Barcelona is still a big tourist draw, but growth has stalled and the proud Catalans have come to accept separation is not the answer, writes John McTernan
Barcelona is changing. Of course, all great cities change – it is why we love them. In the case of the Catalonian capital political, cultural and economic forces are pulling in very different directions.
The brash, bold confidence that has seduced visitors for decades is still there but the impact of the Great Recession on the economy is brutally visible along with tourists from round the world. Meanwhile the Catalan cultural identity is stronger than ever before. And the question of separation is front and centre of politics. How like and unlike our own beloved country.

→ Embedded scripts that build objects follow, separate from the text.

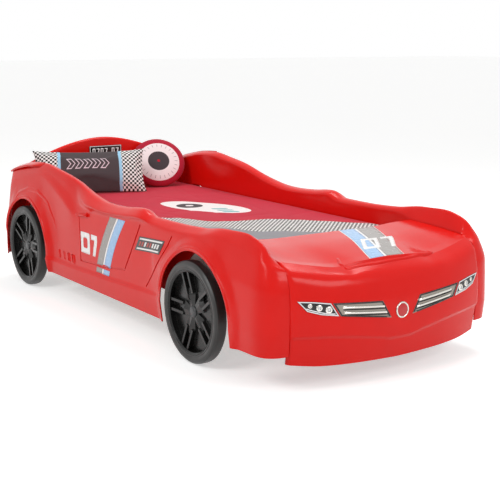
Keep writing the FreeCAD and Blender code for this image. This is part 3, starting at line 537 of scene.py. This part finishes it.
def bonnet_stickers():
    """The stripe slants across the bonnet and narrows forward; 07 stands on it, its foot to the front."""
    rear, front, slant, taper = 781.0, 1166.0, 0.413, 0.07
    edge_x, edge_y, taper_run = 829.0, 60.0, 337.0

    def edge(x, offset):
        return edge_y - slant * (x - edge_x) + offset * (1 - taper * (x - edge_x) / taper_run)

    for tone, first, last, material, lift in (("base", -5, 173, vinyl_white, 0.40),
                                              ("blue", 0, 70, vinyl_blue, 0.65),
                                              ("grey", 81, 168, vinyl_grey, 0.65)):
        bm = patch(46, max(2, int((last - first) / 8)), lambda a, b: (
            rear + a * (front - rear), edge(rear + a * (front - rear), first + b * (last - first))))
        stick(f"bonnet_stripe_{tone}", bm, bonnet, from_above, press_down, material, lift, 0)
    for glyph, bm, left, lean in (("zero", zero(84, 116, 20), -36, 0.66),
                                  ("seven", seven(64, 118, 21), 80, 0.50)):
        for vert in bm.verts:
            across, up = vert.co.x, vert.co.y
            vert.co = Vector((1.075 - up, left * mm + across + lean * up, 0))
        stick(f"bonnet_number_{glyph}", bm, bonnet, from_above, press_down, vinyl_white, 0.9)


bonnet_stickers()


# ---------------- bars and blocks of the dark side plates
plate_corners = [(179, 365), (396, 381), (437, 441), (223, 428)]  # X and Z of the plate's outline
block_count, block_first, block_pitch, block_width = 8, 0.09, 0.103, 0.062  # shares of its length


def plate_point(a, b):
    """A point of the side plate: a from 0 to 1 along it, b from 0 to 1 up it."""
    (foot_rear, foot_front, head_front, head_rear) = plate_corners
    low = [foot_rear[i] + a * (foot_front[i] - foot_rear[i]) for i in (0, 1)]
    high = [head_rear[i] + a * (head_front[i] - head_rear[i]) for i in (0, 1)]
    return [low[i] + b * (high[i] - low[i]) for i in (0, 1)]


def plate_stickers(side, word):
    """A white bar along the plate's foot and head, and a row of pale and red blocks between them."""
    flank, start, press = side_sheet(side)
    for name, low, high in (("foot", 0.09, 0.21), ("head", 0.79, 0.91)):
        bm = patch(20, 2, lambda a, b: plate_point(0.05 + 0.90 * a, low + b * (high - low)))
        stick(f"side_plate_{name}_bar_{word}", bm, flank, start, press, vinyl_white, 0.3, 0)
    pale, warm = [], []
    for i in range(block_count):
        first = block_first + i * block_pitch
        block = patch(3, 6, lambda a, b: plate_point(first + block_width * a, 0.33 + 0.34 * b))
        (pale if (i > 4) == (side < 0) or i in (2, 5) else warm).append(block)
    stick(f"side_plate_pale_blocks_{word}", joined(pale), flank, start, press, vinyl_white, 0.3, 0)
    stick(f"side_plate_warm_blocks_{word}", joined(warm), flank, start, press, vinyl_red, 0.3, 0)


for side, word in sides:
    plate_stickers(side, word)


# ---------------- mouldings of the shells
brow_line = [(-1105, 405), (-1050, 462), (-944, 493), (-821, 495), (-707, 453), (-646, 376), (-622, 320)]
handle_line = [(-396, 434), (-272, 453)]
louvre_foot, louvre_head, louvre_lean, louvre_rears = 197, 243, 10, (-600, -545, -490, -437)
lip_line = [(1094, -176), (1150, -206), (1176, -200), (1186, -50), (1180, 90), (1160, 226), (1126, 228)]
arch_roll_clear = 12.0  # from an arch's edge to the middle of its rolled edge


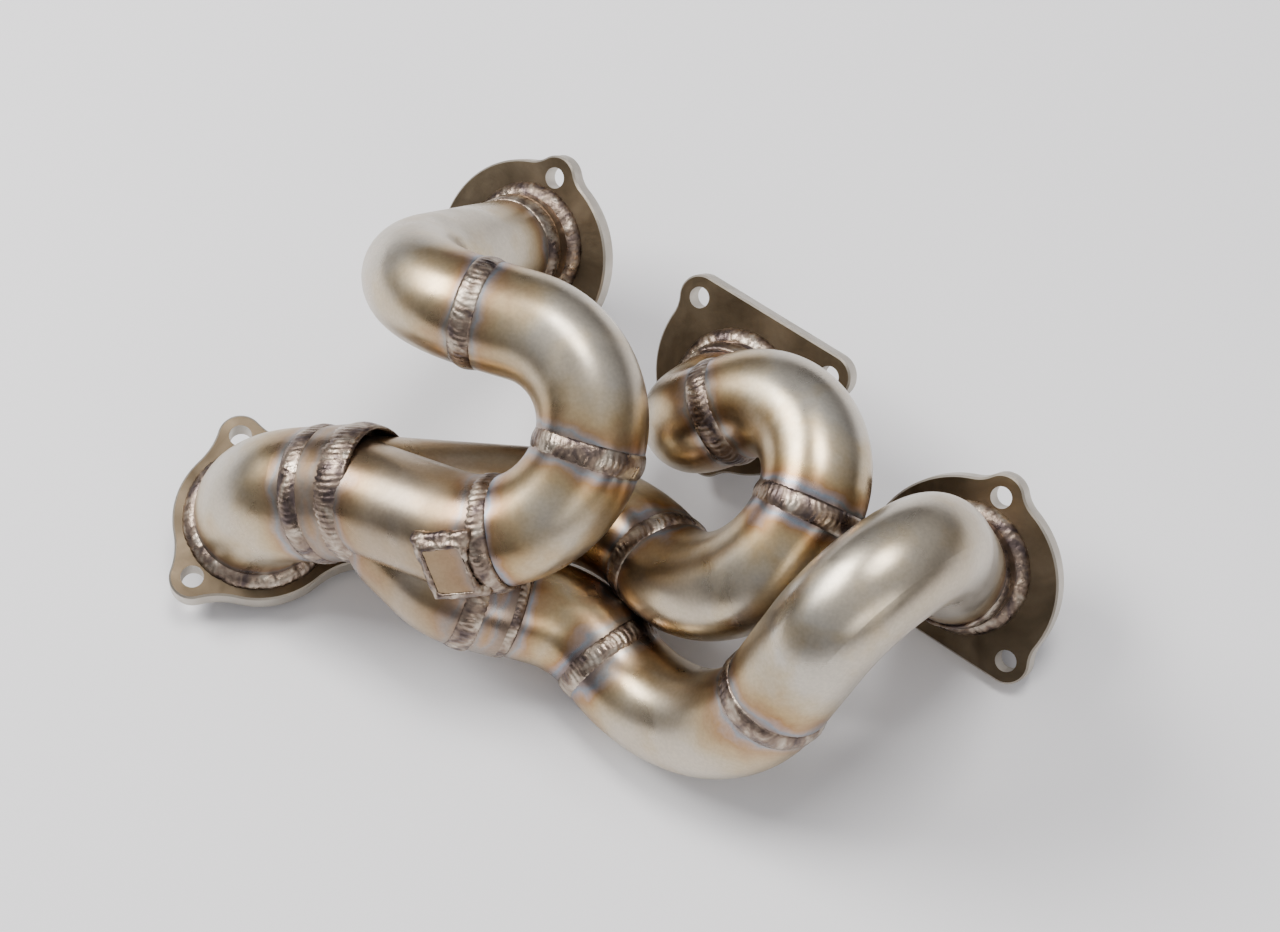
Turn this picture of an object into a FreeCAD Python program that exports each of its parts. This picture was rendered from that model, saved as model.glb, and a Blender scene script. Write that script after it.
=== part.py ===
import FreeCAD, Part
import math
import os

from FreeCAD import Vector

# A welded three-into-one exhaust manifold, lying as it rests on a bench.
# Millimetres, +Z up, the bench is the plane Z = 0, +X runs from the outlet towards the ports.
# A heading is (azimuth, elevation) in degrees: azimuth 0 is +X, 90 is +Y, elevation is above the bench.

# Cylinder head side
PORT_NORMAL = (-131.5, 43.4)
PORT_ROW = (-45.3, -4.0)
PORT_PITCH = 118.0
FIRST_FLANGE = (-41.7, 104.6, 44.1)
MIDDLE_FLANGE_SLIP = -2.6
MIDDLE_FLANGE_RISE = 15.6

# Port flange plates
PLATE_THICKNESS = 8.0
BOLT_CIRCLE = 76.0
BOLT_HOLE = 9.0
EAR_RADIUS = 9.5
LOBE_RADIUS = 41.5
EAR_FILLET = 14.0
FIRST_EAR_ANGLE = 94.0
# How far each bore sits below the centre of its plate
BORE_DROP = {1: -5.0, 2: 9.0, 3: -5.0}
BOLT_CLEARANCE = 12.0
EDGE_BREAK = 0.8

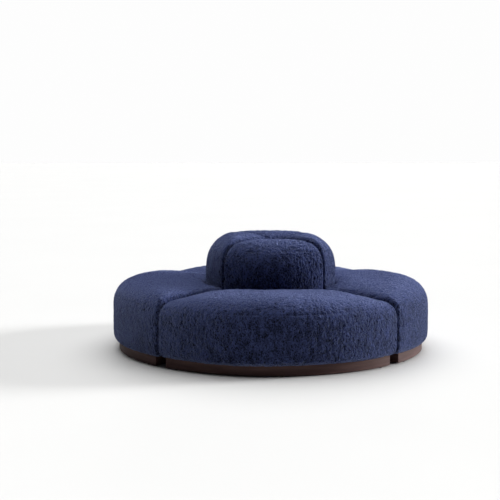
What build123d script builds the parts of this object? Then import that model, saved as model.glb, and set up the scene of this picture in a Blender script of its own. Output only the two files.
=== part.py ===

The reality of modern Barcelona is a fascinating study. There is a significant failure in public transport. The train link to the airport is oddly disconnected. A hike from the old terminal, it is a drive – by motorway – from the glistening new international terminal. It doesn’t get you direct into the main rail terminus, it skirts by. Fair enough, but nor can you get easily from the rail network to the Metro. Interchanges aren’t us. A minor problem on a journey, but significant.
The airport and the railway are not just a transactional space – good enough if they work. They are the very entrance to the city – the face they show to the world.
The first thing that strikes you, though, is the triumph of Catalan as a language. In the airport, it is – with Castilian – one of two languages. Elsewhere it is the only one. Over three decades this has happened. From enforced Spanish speaking to bi-lingual signs to Catalan as default. When car parks use the Catalan Lliure to say there are still parking spaces free then the world has changed – not slightly but substantially. Shopkeepers listen to your halting Castilian but answer either in the international language of English (more properly Globlish – global English) or Catalan plain and simple.
It’s interesting to reflect what Scotland would be like with a viable alternative language. Synthetic Scots is precisely that, and Gaelic is too geographically concentrated. It is the pole of a different sort of resistance, an alternative possibility.
Yet, in the 21st century it is clearly not enough. The greater sense of cultural distinctiveness – within Spain – is balanced by an even stronger sense of economic integration. As Spain goes, so Catalonia does too – and perhaps even more emphatically since the Catalan economy is a driving part of Spain. The whole country falls because Catalonia falls and, viciously, vice versa.
The effects of the Great Recession are everywhere. It is a commonplace of economic discourse to talk about “haircuts” – the banks, the bondholders, whoever need to take a “haircut”. What it means is less money. A cut. The reality as that is passed down to real people in a real economy is to be seen everywhere in Barcelona. Prices have fallen, and fallen dramatically.
A beer for €1 (80p), a portion of tapas for the same price. Not on the main drag, the Ramblas, that remains as over-priced as ever. But in the surrounding areas, whether gentrifying like the Barri Gotic – the old red-light district, favoured by American sailors in the old days – or the newly trendy like the Raval.
As a visitor, it feels like going back in time 30 years to when Spain was a popular destination not just for the food, the weather, the people but because of the cheapness. And then, quickly, you realise that you haven’t travelled back three decades. But the living standards of people around you have gone backwards – and substantially.
This is the ultimate reality check – it sets all feelings of nationalism to one side. Whether you say you are Spanish or Catalan, the reality is that the Great Recession has not just destroyed an abstract like GDP, it has cut a real thing – your standard of living.
In addition, you can see the fraying of the Catalan settlement all around you. The glorious achievement is unsullied – a region, a country, that until democracy in the 70s was exporting labour is still importing workers. But it has reached the limits of the model. The grands projets worked – the Olympics left a lasting legacy of renovation and social housing. But the sporting infrastructure is under-used. The glorious Olympic swimming pool, with a world class gym attached, is hardly used today. Sometimes if you build it they still don’t come.
The global reach of the Barcelona brand brings both Russian tourists – Cyrillic signs are visible everywhere – and the new Chinese middle class. But they also bring vagrancy and street prostitution on a level which UK cities put behind them a long time ago.
In the Ciutat Vell (the Old City) there is a clear stand-off. From early morning prostitutes are soliciting for trade, in the evening they are still there when Muslim Spaniards gather to socialise and do business. And in the tenements above them, residents old and new drape banners calling for a neighbourhood clean-up.
Growth, in the end, needs growth. It is not a Ponzi scheme, it is just that expectations continue to increase. What was once a great gain becomes a new normal against which improvement is measured. Not just is it human psychology, it is what the last 60-odd years has accustomed us to. That pattern will return, I have no doubt, but the pause leads to a reflection and a focus.
How do we secure the economic and social gains to which we have become accustomed? In Barcelona the answer is not separation. For all the noise and theatre about a plebiscite, it is just irrelevant. With failing social services which cannot, or will not, handle the street homeless and police who do not clean up red-light districts, the question is who can give us what we need now.
It is no wonder Catalan civil society is increasingly taking the view “we need bread, not circuses”.
In a cold economic climate, Catalans are concluding they are better together.